Exercise goal
Every line of the material that follows must be printed again exactly.

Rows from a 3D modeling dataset
- - -
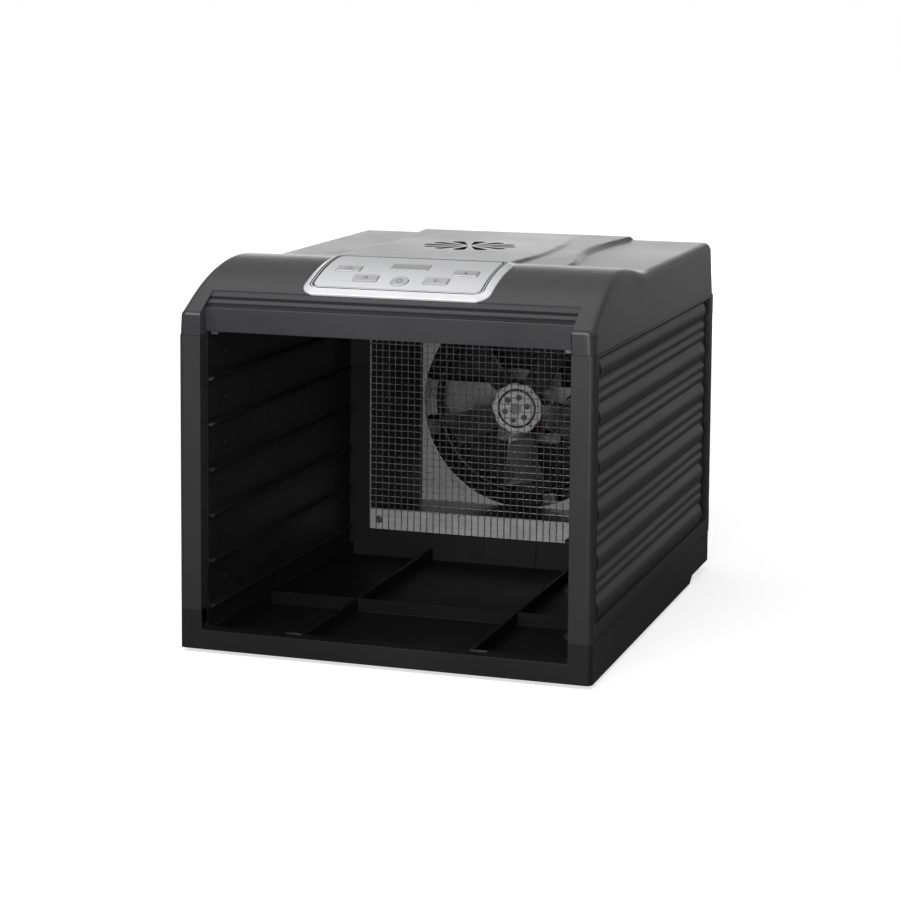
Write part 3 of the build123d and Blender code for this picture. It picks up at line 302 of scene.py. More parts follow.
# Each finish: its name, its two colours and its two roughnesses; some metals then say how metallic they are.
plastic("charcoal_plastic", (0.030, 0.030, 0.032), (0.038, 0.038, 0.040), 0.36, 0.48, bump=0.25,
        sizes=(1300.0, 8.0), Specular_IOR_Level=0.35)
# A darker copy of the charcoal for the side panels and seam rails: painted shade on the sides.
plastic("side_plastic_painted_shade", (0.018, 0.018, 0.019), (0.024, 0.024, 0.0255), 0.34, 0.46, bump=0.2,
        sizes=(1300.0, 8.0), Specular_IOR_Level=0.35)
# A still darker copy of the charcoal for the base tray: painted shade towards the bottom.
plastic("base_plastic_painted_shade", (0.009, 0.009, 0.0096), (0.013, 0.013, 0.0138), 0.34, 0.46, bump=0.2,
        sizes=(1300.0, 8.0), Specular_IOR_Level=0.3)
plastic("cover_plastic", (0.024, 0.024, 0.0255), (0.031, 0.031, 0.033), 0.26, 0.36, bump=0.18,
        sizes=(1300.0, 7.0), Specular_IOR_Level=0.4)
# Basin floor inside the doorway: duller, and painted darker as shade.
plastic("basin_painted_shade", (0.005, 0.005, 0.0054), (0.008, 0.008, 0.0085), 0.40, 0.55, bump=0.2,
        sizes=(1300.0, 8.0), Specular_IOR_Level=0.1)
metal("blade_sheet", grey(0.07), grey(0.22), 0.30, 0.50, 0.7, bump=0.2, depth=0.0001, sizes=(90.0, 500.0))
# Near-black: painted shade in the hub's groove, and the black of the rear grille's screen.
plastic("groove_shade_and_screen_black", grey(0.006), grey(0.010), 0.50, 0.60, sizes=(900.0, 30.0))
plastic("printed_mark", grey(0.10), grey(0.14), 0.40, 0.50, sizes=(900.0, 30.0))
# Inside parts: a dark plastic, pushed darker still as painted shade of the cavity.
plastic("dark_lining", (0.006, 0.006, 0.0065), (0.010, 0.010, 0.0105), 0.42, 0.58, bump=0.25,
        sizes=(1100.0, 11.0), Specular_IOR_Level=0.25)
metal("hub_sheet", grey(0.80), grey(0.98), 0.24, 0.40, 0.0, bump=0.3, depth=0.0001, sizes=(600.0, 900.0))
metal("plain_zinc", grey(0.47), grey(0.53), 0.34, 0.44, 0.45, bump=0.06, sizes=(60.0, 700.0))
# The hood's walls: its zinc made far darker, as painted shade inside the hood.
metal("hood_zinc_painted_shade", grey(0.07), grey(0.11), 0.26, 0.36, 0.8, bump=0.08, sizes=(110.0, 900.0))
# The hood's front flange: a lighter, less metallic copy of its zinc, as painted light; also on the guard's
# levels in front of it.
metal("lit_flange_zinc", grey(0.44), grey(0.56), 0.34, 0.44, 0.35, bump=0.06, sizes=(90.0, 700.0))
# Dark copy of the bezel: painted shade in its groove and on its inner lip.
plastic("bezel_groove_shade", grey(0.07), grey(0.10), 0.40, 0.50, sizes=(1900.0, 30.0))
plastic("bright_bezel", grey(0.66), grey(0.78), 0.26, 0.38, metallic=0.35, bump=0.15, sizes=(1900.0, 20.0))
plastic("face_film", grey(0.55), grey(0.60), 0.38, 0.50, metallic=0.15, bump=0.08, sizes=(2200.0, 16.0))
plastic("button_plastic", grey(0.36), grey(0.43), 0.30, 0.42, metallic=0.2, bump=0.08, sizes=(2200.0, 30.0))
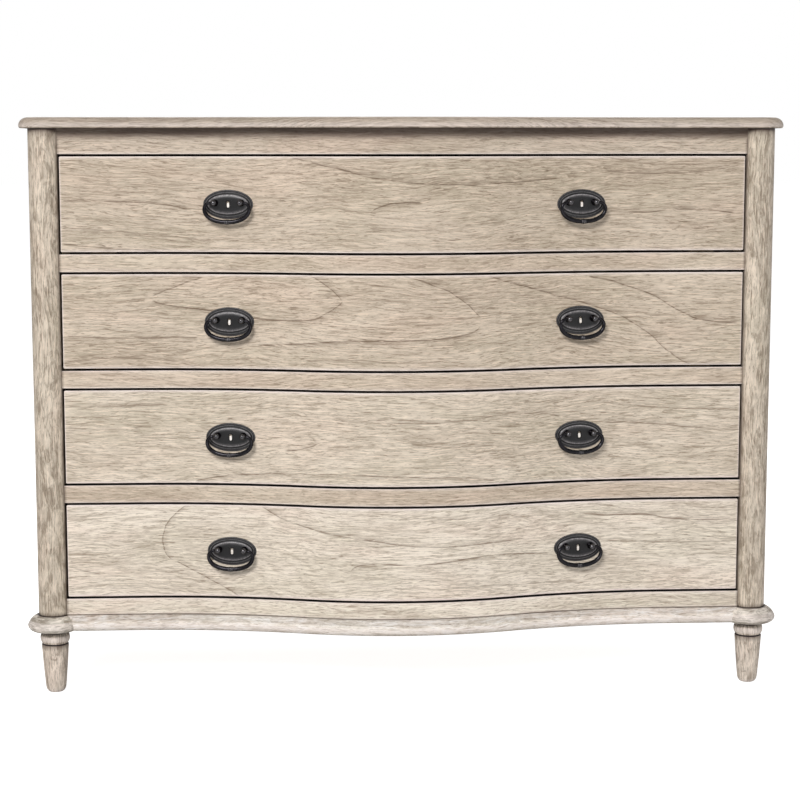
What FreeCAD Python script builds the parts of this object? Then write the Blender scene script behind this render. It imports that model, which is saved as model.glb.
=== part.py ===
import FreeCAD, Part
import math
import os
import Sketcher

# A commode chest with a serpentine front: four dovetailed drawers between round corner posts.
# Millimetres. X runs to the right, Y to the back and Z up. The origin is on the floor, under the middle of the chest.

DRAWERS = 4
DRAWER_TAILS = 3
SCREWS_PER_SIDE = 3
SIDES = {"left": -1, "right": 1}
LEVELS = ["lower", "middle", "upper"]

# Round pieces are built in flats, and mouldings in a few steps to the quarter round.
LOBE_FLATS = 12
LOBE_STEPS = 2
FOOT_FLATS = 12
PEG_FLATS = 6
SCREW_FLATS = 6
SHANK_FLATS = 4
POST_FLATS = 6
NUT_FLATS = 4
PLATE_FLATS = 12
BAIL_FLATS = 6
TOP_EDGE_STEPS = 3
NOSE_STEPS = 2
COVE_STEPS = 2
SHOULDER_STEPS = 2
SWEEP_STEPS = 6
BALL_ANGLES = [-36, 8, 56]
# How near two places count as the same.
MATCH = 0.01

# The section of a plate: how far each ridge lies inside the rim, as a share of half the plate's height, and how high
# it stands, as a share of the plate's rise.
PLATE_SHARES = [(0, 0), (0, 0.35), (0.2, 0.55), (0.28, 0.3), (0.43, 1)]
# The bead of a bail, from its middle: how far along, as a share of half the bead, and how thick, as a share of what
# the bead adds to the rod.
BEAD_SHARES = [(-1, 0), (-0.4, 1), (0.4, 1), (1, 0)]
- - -
Solution to this task
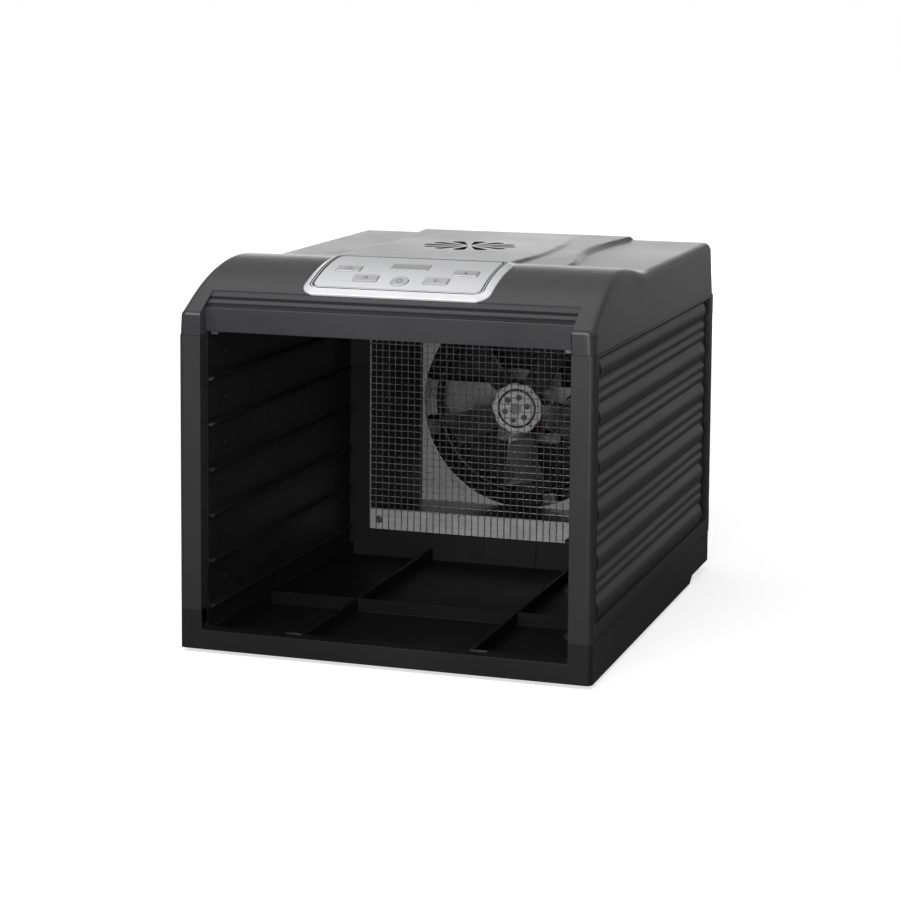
Write part 3 of the build123d and Blender code for this picture. It picks up at line 302 of scene.py. More parts follow.
# Each finish: its name, its two colours and its two roughnesses; some metals then say how metallic they are.
plastic("charcoal_plastic", (0.030, 0.030, 0.032), (0.038, 0.038, 0.040), 0.36, 0.48, bump=0.25,
        sizes=(1300.0, 8.0), Specular_IOR_Level=0.35)
# A darker copy of the charcoal for the side panels and seam rails: painted shade on the sides.
plastic("side_plastic_painted_shade", (0.018, 0.018, 0.019), (0.024, 0.024, 0.0255), 0.34, 0.46, bump=0.2,
        sizes=(1300.0, 8.0), Specular_IOR_Level=0.35)
# A still darker copy of the charcoal for the base tray: painted shade towards the bottom.
plastic("base_plastic_painted_shade", (0.009, 0.009, 0.0096), (0.013, 0.013, 0.0138), 0.34, 0.46, bump=0.2,
        sizes=(1300.0, 8.0), Specular_IOR_Level=0.3)
plastic("cover_plastic", (0.024, 0.024, 0.0255), (0.031, 0.031, 0.033), 0.26, 0.36, bump=0.18,
        sizes=(1300.0, 7.0), Specular_IOR_Level=0.4)
# Basin floor inside the doorway: duller, and painted darker as shade.
plastic("basin_painted_shade", (0.005, 0.005, 0.0054), (0.008, 0.008, 0.0085), 0.40, 0.55, bump=0.2,
        sizes=(1300.0, 8.0), Specular_IOR_Level=0.1)
metal("blade_sheet", grey(0.07), grey(0.22), 0.30, 0.50, 0.7, bump=0.2, depth=0.0001, sizes=(90.0, 500.0))
# Near-black: painted shade in the hub's groove, and the black of the rear grille's screen.
plastic("groove_shade_and_screen_black", grey(0.006), grey(0.010), 0.50, 0.60, sizes=(900.0, 30.0))
plastic("printed_mark", grey(0.10), grey(0.14), 0.40, 0.50, sizes=(900.0, 30.0))
# Inside parts: a dark plastic, pushed darker still as painted shade of the cavity.
plastic("dark_lining", (0.006, 0.006, 0.0065), (0.010, 0.010, 0.0105), 0.42, 0.58, bump=0.25,
        sizes=(1100.0, 11.0), Specular_IOR_Level=0.25)
metal("hub_sheet", grey(0.80), grey(0.98), 0.24, 0.40, 0.0, bump=0.3, depth=0.0001, sizes=(600.0, 900.0))
metal("plain_zinc", grey(0.47), grey(0.53), 0.34, 0.44, 0.45, bump=0.06, sizes=(60.0, 700.0))
# The hood's walls: its zinc made far darker, as painted shade inside the hood.
metal("hood_zinc_painted_shade", grey(0.07), grey(0.11), 0.26, 0.36, 0.8, bump=0.08, sizes=(110.0, 900.0))
# The hood's front flange: a lighter, less metallic copy of its zinc, as painted light; also on the guard's
# levels in front of it.
metal("lit_flange_zinc", grey(0.44), grey(0.56), 0.34, 0.44, 0.35, bump=0.06, sizes=(90.0, 700.0))
# Dark copy of the bezel: painted shade in its groove and on its inner lip.
plastic("bezel_groove_shade", grey(0.07), grey(0.10), 0.40, 0.50, sizes=(1900.0, 30.0))
plastic("bright_bezel", grey(0.66), grey(0.78), 0.26, 0.38, metallic=0.35, bump=0.15, sizes=(1900.0, 20.0))
plastic("face_film", grey(0.55), grey(0.60), 0.38, 0.50, metallic=0.15, bump=0.08, sizes=(2200.0, 16.0))
plastic("button_plastic", grey(0.36), grey(0.43), 0.30, 0.42, metallic=0.2, bump=0.08, sizes=(2200.0, 30.0))
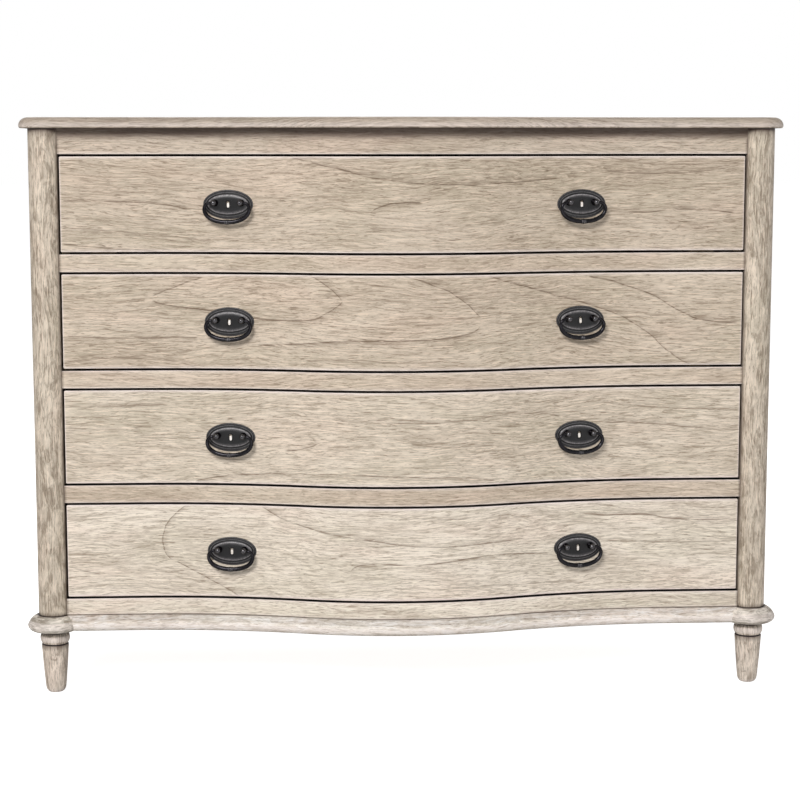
What FreeCAD Python script builds the parts of this object? Then write the Blender scene script behind this render. It imports that model, which is saved as model.glb.
=== part.py ===
import FreeCAD, Part
import math
import os
import Sketcher

# A commode chest with a serpentine front: four dovetailed drawers between round corner posts.
# Millimetres. X runs to the right, Y to the back and Z up. The origin is on the floor, under the middle of the chest.

DRAWERS = 4
DRAWER_TAILS = 3
SCREWS_PER_SIDE = 3
SIDES = {"left": -1, "right": 1}
LEVELS = ["lower", "middle", "upper"]

# Round pieces are built in flats, and mouldings in a few steps to the quarter round.
LOBE_FLATS = 12
LOBE_STEPS = 2
FOOT_FLATS = 12
PEG_FLATS = 6
SCREW_FLATS = 6
SHANK_FLATS = 4
POST_FLATS = 6
NUT_FLATS = 4
PLATE_FLATS = 12
BAIL_FLATS = 6
TOP_EDGE_STEPS = 3
NOSE_STEPS = 2
COVE_STEPS = 2
SHOULDER_STEPS = 2
SWEEP_STEPS = 6
BALL_ANGLES = [-36, 8, 56]
# How near two places count as the same.
MATCH = 0.01

# The section of a plate: how far each ridge lies inside the rim, as a share of half the plate's height, and how high
# it stands, as a share of the plate's rise.
PLATE_SHARES = [(0, 0), (0, 0.35), (0.2, 0.55), (0.28, 0.3), (0.43, 1)]
# The bead of a bail, from its middle: how far along, as a share of half the bead, and how thick, as a share of what
# the bead adds to the rod.
BEAD_SHARES = [(-1, 0), (-0.4, 1), (0.4, 1), (1, 0)]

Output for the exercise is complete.